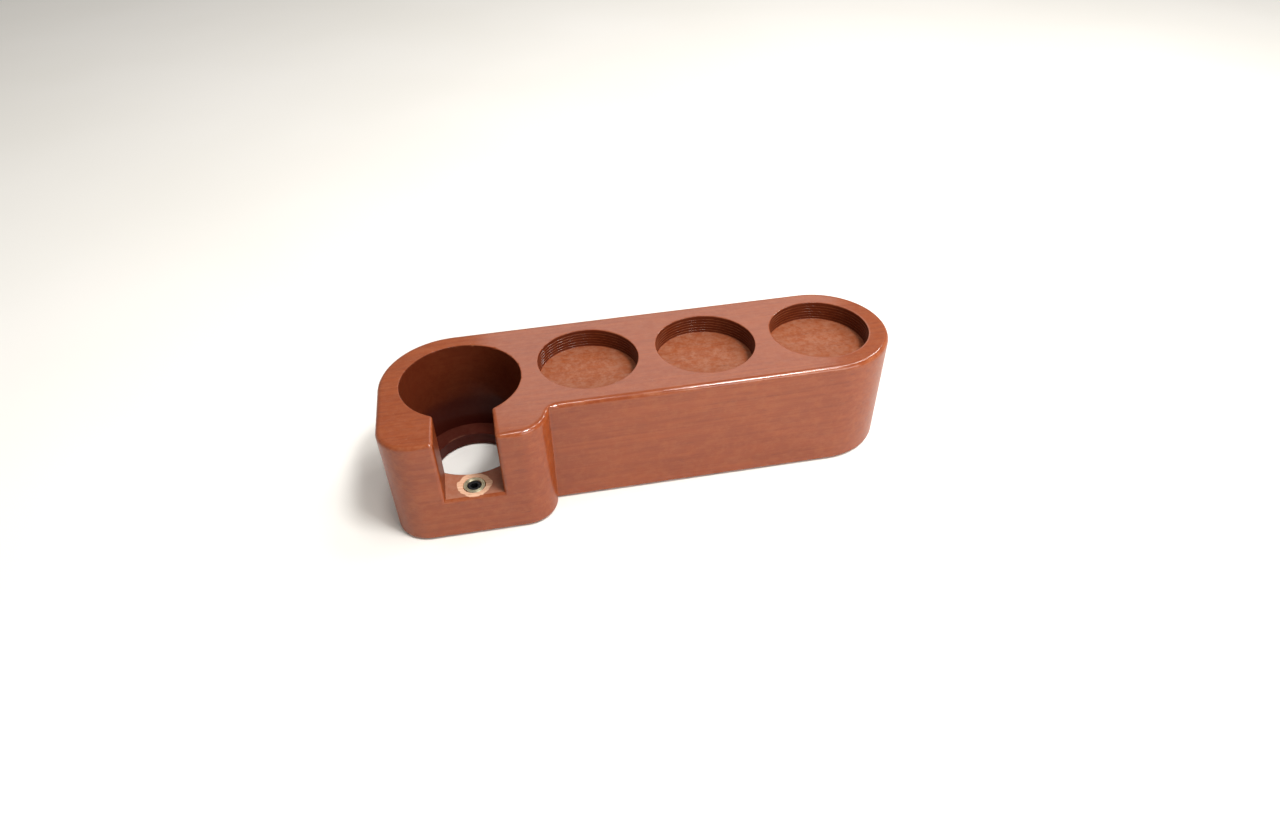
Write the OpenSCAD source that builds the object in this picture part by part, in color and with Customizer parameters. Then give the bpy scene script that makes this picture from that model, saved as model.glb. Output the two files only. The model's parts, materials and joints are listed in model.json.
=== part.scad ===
// Wooden espresso tamping station.
// A solid wood block holds a portafilter in a slotted bore and has a row of round recesses
// for tampers. A set screw in the floor of the slot holds the portafilter's neck level.
//
// The origin is at the bottom centre of the bounding box. +X runs along the block, from the
// bore to the rounded end, -Y is the front, where the slot opens, and +Z is up.

/* [Block] */
// Overall length
block_length = 310; // [306:1:340]
// Width of the bar that carries the recesses
bar_width = 84; // [80:1:90]
// Width of the head, along the length of the block
head_width = 95.5; // [94:0.5:100]
// Overall depth of the head, from the back to the slot's mouth
head_depth = 103.8; // [102:0.1:112]
// Height of the wood, without the feet
block_height = 70; // [60:1:80]
// Radius of the head's back corner
back_corner_r = 46; // [20:1:48]
// Radius of the rounding along the upper edges
top_edge_r = 3; // [1:0.5:4]

/* [Portafilter bore] */
// Diameter of the bore
bore_d = 70.8; // [68:0.1:74]
// Distance of the bore's axis from the left side
bore_from_left = 48; // [46:0.5:50]
// Distance of the bore's axis from the back
bore_from_back = 47.5; // [45:0.5:50]
// Thickness of the wood under the bore
bore_floor = 8.5; // [6:0.5:14]
// Diameter of the hole through the bore's floor
floor_hole_d = 50; // [30:1:60]

/* [Slot for the neck] */
// Width of the slot
slot_width = 33.2; // [28:0.1:38]
// Height of the slot's floor above the bottom of the wood
slot_floor = 27.7; // [24:0.1:40]

/* [Recesses] */
// Number of recesses
recess_count = 3; // [1:1:3]
// Diameter of each recess
recess_d = 60; // [54:0.5:64]
// Depth of the recess at the rounded end
recess_depth = 12; // [6:0.5:20]
// How much shallower each recess is than the one before it
recess_step = 0.1; // [0:0.1:1]
// Distance between the centres of two recesses
recess_pitch = 71.9; // [66:0.1:73]

/* [Leveling screw] */
// Distance of the screw's axis from the slot's mouth
screw_from_front = 11; // [9:0.5:12]
// Thread diameter of the screw
screw_d = 8; // [6:1:8]
// Length of the screw
screw_length = 16; // [12:1:18]
// Distance across the flats of the screw's hexagon socket
socket_flats = 4; // [2:0.5:4]
// Outer diameter of the threaded insert
insert_d = 12.8; // [12:0.1:14]
// Length of the threaded insert
insert_length = 18; // [16:1:20]

/* [Feet] */
// Number of feet, at the places listed in foot_places
foot_count = 6; // [4:1:6]
// Diameter of each foot
foot_d = 16; // [10:1:18]
// Thickness of each foot
foot_h = 1; // [1:0.5:3]

/* [Hidden] */
$fn = 96;

// Small overlap that keeps a cut from ending exactly on a face
eps = 0.5;

// Heights above the surface that the block stands on
wood_bottom = foot_h;
wood_top = foot_h + block_height;
bore_bottom = wood_bottom + bore_floor;
slot_bottom = wood_bottom + slot_floor;

// The four sides of the block, and the inner corner where the head meets the bar
left = -block_length / 2;
right = block_length / 2;
back = head_depth / 2;
front = -head_depth / 2;
bar_front = back - bar_width;
head_right = left + head_width;

// The bar's end is half a circle, and the last recess is concentric with it
end_r = bar_width / 2;
row_y = back - end_r;
end_x = right - end_r;

// The head stands forward of the bar by this much, which is also its front corners' radius
front_corner_r = bar_front - front;

// Axis of the portafilter bore, which the slot and the screw share in X
bore_x = left + bore_from_left;
bore_y = back - bore_from_back;
screw_y = front + screw_from_front;

// The rounding of the upper edge can't follow the sharp inner corner. It sweeps past it in an
// arc that touches the head's corner and the bar's front, sized so that the arc's centre and
// the corner's centre lie on a 7-24-25 triangle.
sweep_r = front_corner_r * 7 / 18;
sweep_x = head_right + front_corner_r / 3;
sweep_angle = asin(7 / 25);

// How far the screw's top lies below the slot's floor, and the clearance around the screw
screw_sunk = 0.5;
screw_gap = 0.05;
socket_depth = 4.5;
screw_chamfer = 0.9;

// Ridges on the outside of the insert, and how much deeper its hole is than the insert
ridge_h = 0.8;
ridge_pitch = 3;
insert_hole_extra = 1;

// Centres of the feet
foot_places = [
    [left + 16, front + 16],
    [right - 28, back - 20],
    [left + 21, back - 20],
    [right - 28, bar_front + 20],
    [head_right - 16, front + 16],
    [0, back - 16]
];

// The block seen from above

// What a rounded corner takes off a square one. The circle's centre is at the origin, and the
// corner lies in the quadrant that sx and sy name.
module corner_cut(r, sx, sy) {
    difference() {
        scale([sx, sy]) square(r + eps);
        circle(r);
    }
}

module head_outline() {
    difference() {
        translate([left, front]) square([head_width, head_depth]);
        translate([left + back_corner_r, back - back_corner_r])
            corner_cut(back_corner_r, -1, 1);
        translate([left + front_corner_r, bar_front]) corner_cut(front_corner_r, -1, -1);
        translate([head_right - front_corner_r, bar_front])
            corner_cut(front_corner_r, 1, -1);
    }
}

module bar_outline() {
    translate([bore_x, bar_front]) square([end_x - bore_x, bar_width]);
    translate([end_x, row_y]) circle(end_r);
}

// Cutters that round the upper edges

// What the rounding takes off an edge that stands at x = 0, with the wood on the side of -x
module edge_profile() {
    difference() {
        translate([-top_edge_r, wood_top - top_edge_r]) square(top_edge_r + eps);
        translate([-top_edge_r, wood_top - top_edge_r]) circle(top_edge_r);
    }
}

// A straight edge from (x, y), running the given length in the given direction, with the wood
// on its left
module straight_edge(x, y, length, direction) {
    translate([x, y, 0]) rotate([90, 0, direction + 90])
        linear_extrude(length) mirror([1, 0]) edge_profile();
}

// An edge that curves round wood of radius r, from one angle to the other
module outer_edge(x, y, r, from, to) {
    translate([x, y, 0]) rotate([0, 0, from])
        rotate_extrude(angle = to - from) translate([r, 0]) edge_profile();
}

// The same, where the wood lies outside the radius
module inner_edge(x, y, r, from, to) {
    translate([x, y, 0]) rotate([0, 0, from])
        rotate_extrude(angle = to - from) translate([r, 0]) mirror([1, 0]) edge_profile();
}

module rounded_edges() {
    right_centre = head_right - front_corner_r;
    left_centre = left + front_corner_r;
    straight_edge(end_x, back, end_x - left - back_corner_r, 180);
    outer_edge(left + back_corner_r, back - back_corner_r, back_corner_r, 90, 180);
    straight_edge(left, back - back_corner_r, back - back_corner_r - bar_front, 270);
    outer_edge(left_centre, bar_front, front_corner_r, 180, 270);
    straight_edge(left_centre, front, right_centre - left_centre, 0);
    outer_edge(right_centre, bar_front, front_corner_r, -90, -sweep_angle);
    inner_edge(sweep_x, bar_front - sweep_r, sweep_r, 90, 180 - sweep_angle);
    straight_edge(sweep_x, bar_front, end_x - sweep_x, 0);
    outer_edge(end_x, row_y, end_r, -90, 90);
}

// Sub-parts

module wood_block() {
    color([0.55, 0.27, 0.16])
    difference() {
        translate([0, 0, wood_bottom]) linear_extrude(block_height) {
            head_outline();
            bar_outline();
        }
        rounded_edges();
        // Portafilter bore, and the hole through its floor
        translate([bore_x, bore_y, bore_bottom])
            cylinder(d = bore_d, h = wood_top - bore_bottom + eps);
        translate([bore_x, bore_y, wood_bottom - eps])
            cylinder(d = floor_hole_d, h = bore_floor + 2 * eps);
        // Slot for the neck
        translate([bore_x - slot_width / 2, front - eps, slot_bottom])
            cube([slot_width, bore_y - front + eps, wood_top - slot_bottom + eps]);
        // Tool recesses, from the rounded end
        for (i = [0 : recess_count - 1])
            translate([end_x - i * recess_pitch, row_y, wood_top - recess_depth + i * recess_step])
                cylinder(d = recess_d, h = recess_depth + eps);
        // Hole that the threaded insert sits in
        translate([bore_x, screw_y, slot_bottom - insert_length - insert_hole_extra])
            cylinder(d = insert_d, h = insert_length + insert_hole_extra + eps);
    }
}

// A plain collar at the top, and ridges that grip the wood below it
module insert_profile() {
    inner = screw_d / 2 + screw_gap;
    outer = insert_d / 2;
    ridges = floor((insert_length - ridge_pitch) / ridge_pitch);
    translate([inner, 0]) square([outer - ridge_h - inner, insert_length]);
    translate([inner, insert_length - ridge_pitch])
        square([outer - inner, ridge_pitch]);
    for (i = [0 : ridges - 1])
        translate([outer - ridge_h, i * ridge_pitch])
            polygon([[-ridge_h, 0], [0, 0], [ridge_h, ridge_pitch / 2], [0, ridge_pitch],
                [-ridge_h, ridge_pitch]]);
}

module threaded_insert() {
    color([0.78, 0.72, 0.50])
    translate([bore_x, screw_y, slot_bottom - insert_length])
        rotate_extrude() insert_profile();
}

module leveling_screw() {
    r = screw_d / 2;
    color([0.08, 0.08, 0.09])
    translate([bore_x, screw_y, slot_bottom - screw_sunk - screw_length])
        difference() {
            rotate_extrude() polygon([[0, 0], [r - screw_chamfer, 0], [r, screw_chamfer],
                [r, screw_length - screw_chamfer], [r - screw_chamfer, screw_length],
                [0, screw_length]]);
            translate([0, 0, screw_length - socket_depth])
                cylinder(d = socket_flats / cos(30), h = socket_depth + eps, $fn = 6);
        }
}

module foot(place) {
    color([0.12, 0.12, 0.12])
    translate([place[0], place[1], 0]) cylinder(d = foot_d, h = foot_h);
}

wood_block();
threaded_insert();
leveling_screw();
for (i = [1:foot_count])
    foot(foot_places[i - 1]);
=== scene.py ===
# Looks of the wooden espresso tamping station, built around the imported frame.
import json
import math
from collections import namedtuple

import bmesh
import bpy
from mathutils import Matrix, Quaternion, Vector, geometry


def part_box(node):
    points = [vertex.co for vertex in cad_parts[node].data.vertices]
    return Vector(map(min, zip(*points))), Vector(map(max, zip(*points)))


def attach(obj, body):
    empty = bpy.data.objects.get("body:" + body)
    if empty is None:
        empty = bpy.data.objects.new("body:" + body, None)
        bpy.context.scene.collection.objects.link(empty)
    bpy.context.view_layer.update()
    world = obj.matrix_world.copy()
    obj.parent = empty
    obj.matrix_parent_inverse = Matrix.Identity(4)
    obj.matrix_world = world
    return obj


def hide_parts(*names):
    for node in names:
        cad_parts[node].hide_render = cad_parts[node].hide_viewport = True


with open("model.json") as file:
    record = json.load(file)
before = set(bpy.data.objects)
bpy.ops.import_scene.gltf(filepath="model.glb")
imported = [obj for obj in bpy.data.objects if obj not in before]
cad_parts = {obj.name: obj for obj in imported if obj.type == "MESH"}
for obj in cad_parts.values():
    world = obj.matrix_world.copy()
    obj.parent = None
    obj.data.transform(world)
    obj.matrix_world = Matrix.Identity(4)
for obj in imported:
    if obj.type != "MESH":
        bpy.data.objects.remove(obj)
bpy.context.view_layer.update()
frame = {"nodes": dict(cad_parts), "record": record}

MM = 0.001

# Sizes and places, in millimetres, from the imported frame

MOUNTS = {m["name"]: m for m in frame["record"]["mounts"]}
BLOCK_LOW, BLOCK_HIGH = (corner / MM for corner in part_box("wood_block"))
INSERT_LOW, INSERT_HIGH = (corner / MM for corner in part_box("threaded_insert"))
SCREW_LOW, SCREW_HIGH = (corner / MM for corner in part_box("leveling_screw"))


def mount_place(name):
    """Axis, radius and length of a round mount."""
    mount = MOUNTS[name]
    x, y, _ = mount["pos_m"]
    return x / MM, y / MM, mount["dims"]["r_mm"], mount["dims"]["length_mm"]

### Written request
Print only the run of lines that begins with the line containing "wood_block();" and ends with the line containing "obj.parent = empty", both included, exactly as they read.

### Answer to the exercise
wood_block();
threaded_insert();
leveling_screw();
for (i = [1:foot_count])
    foot(foot_places[i - 1]);
=== scene.py ===
# Looks of the wooden espresso tamping station, built around the imported frame.
import json
import math
from collections import namedtuple

import bmesh
import bpy
from mathutils import Matrix, Quaternion, Vector, geometry


def part_box(node):
    points = [vertex.co for vertex in cad_parts[node].data.vertices]
    return Vector(map(min, zip(*points))), Vector(map(max, zip(*points)))


def attach(obj, body):
    empty = bpy.data.objects.get("body:" + body)
    if empty is None:
        empty = bpy.data.objects.new("body:" + body, None)
        bpy.context.scene.collection.objects.link(empty)
    bpy.context.view_layer.update()
    world = obj.matrix_world.copy()
    obj.parent = empty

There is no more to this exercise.